Pierre Séguier was a French statesman, chancellor of France from 1635.
Background
Séguier was born in Paris to a prominent legal family originating in Quercy. His grandfather, Pierre Séguier (1504–1580), was président à mortier in the parlement of Paris from 1554 to 1576, and the chancellor's father, Jean Séguier, a seigneur d'Autry, was civil lieutenant of Paris at the time of his death in 1596.
Pierre was brought up by his uncle, Antoine Séguier, president and mortier in the parlement, and became master of requests in 1620. From 1621 to 1624 he was intendant of Guyenne, where he became closely allied with the duc d'Épernon. In 1624 he succeeded to his uncle's charge in the parlement, which he filled for nine years.
Career
He showed great independence with regard to the royal authority; but when in 1633 he became keeper of the seals under Richelieu, he proceeded to bully and humiliate the parlement in his turn. He became allied with the cardinal's family by the marriage of his daughter Marie with Richelieu's nephew, Pierre César du Cambout, marquis de Coislin, and in December 1635 he became chancellor of France. In 1637 Séguier was sent to examine the papers of the queen, Anne of Austria, at Val-de-Grâce. According to Anquetil, the chancellor saved her by warning her of the projected inquisition.

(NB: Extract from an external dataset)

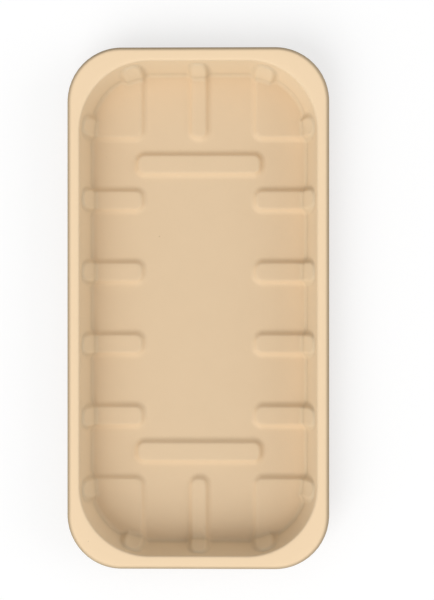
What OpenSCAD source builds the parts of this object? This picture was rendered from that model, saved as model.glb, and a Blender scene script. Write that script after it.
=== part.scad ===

In 1639 Seguier was sent to punish the Normans for the insurrection of the Nu-Pieds, the military chief of the expedition, Gassion, being placed under his orders. He put down pillage with a strong hand, and was sufficiently disinterested to refuse a gift of confiscated Norman lands. He was the submissive tool of Richelieu in the prosecutions of Cinq-Mars and François Auguste de Thou in 1642. His authority survived the changes following on the successive deaths of Richelieu and Louis XIII, and he was the faithful servant of Anne of Austria and of Mazarin. His resolute attitude towards the parlement of Paris made the chancellor one of the chief objects of the hatred of the Frondeurs.
On 25 August 1648, Séguier was sent to the parlement to regulate its proceedings. On the way he was assailed by rioters on the Pont-Neuf, and sought refuge in the house of Louis Charles d'Albert, duc de Luynes. In the course of the concessions made to the Fronde in 1650, Séguier was dismissed from his office of keeper of the seals.
He spent part of his retirement at Rosny, with his second daughter Charlotte and her husband, the duke of Sully. He was recalled in April 1651, but six months later, on the king's attaining his majority, Séguier was again disgraced, and the seals were given to President Mathieu Molé, who held them with a short interval till his death in 1656, when they were returned to Séguier. Séguier lived for some time in extreme retirement in Paris, devoting himself to the affairs of the academy.
When Paris was occupied by the princes in 1652, he was for a short time a member of their council, but he joined the king at Pontoise in August, and became president of the royal council. After Mazarin's death in 1661 Séguier retained but a shadow of his former authority. He showed a great violence in his conduct of the case against Fouquet, voting for the death of the prisoner.
In 1666 Séguier was placed at the head of a commission called to simplify the police organization, especially that of Paris; and the consequent ordinances of 1667 and 1670 for the better administration of justice were drawn up by him.
Séguier died at Saint-Germain-en-Laye in 1672.